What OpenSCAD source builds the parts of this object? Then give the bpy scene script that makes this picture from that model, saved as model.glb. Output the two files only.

--

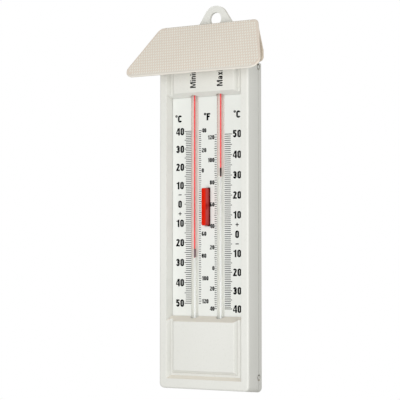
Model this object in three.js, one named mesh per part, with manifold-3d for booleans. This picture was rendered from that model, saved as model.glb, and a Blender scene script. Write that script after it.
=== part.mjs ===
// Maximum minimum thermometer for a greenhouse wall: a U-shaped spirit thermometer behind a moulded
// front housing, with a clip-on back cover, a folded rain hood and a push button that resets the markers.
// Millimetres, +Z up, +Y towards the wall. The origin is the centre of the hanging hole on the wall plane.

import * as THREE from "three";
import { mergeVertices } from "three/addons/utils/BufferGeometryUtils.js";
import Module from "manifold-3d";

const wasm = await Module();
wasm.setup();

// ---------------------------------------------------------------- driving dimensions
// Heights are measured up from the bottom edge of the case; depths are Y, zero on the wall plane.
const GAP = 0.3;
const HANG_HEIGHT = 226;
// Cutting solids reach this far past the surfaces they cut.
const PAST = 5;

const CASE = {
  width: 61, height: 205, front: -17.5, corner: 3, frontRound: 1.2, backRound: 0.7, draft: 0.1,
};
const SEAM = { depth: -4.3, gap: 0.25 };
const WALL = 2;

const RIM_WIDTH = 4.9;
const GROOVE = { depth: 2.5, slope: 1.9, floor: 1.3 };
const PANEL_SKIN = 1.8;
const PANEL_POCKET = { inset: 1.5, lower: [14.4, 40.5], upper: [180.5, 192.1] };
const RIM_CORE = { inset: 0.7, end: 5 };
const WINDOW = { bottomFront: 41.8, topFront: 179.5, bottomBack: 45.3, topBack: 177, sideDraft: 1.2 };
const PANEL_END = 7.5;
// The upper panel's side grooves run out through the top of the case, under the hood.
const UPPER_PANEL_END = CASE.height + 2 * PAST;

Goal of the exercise
Write out, from the lines above, only those from the line with "Model this object" to the line with "hole on the wall plane.", exactly as given, including the first and the last.

Complete output
Model this object in three.js, one named mesh per part, with manifold-3d for booleans. This picture was rendered from that model, saved as model.glb, and a Blender scene script. Write that script after it.
=== part.mjs ===
// Maximum minimum thermometer for a greenhouse wall: a U-shaped spirit thermometer behind a moulded
// front housing, with a clip-on back cover, a folded rain hood and a push button that resets the markers.
// Millimetres, +Z up, +Y towards the wall. The origin is the centre of the hanging hole on the wall plane.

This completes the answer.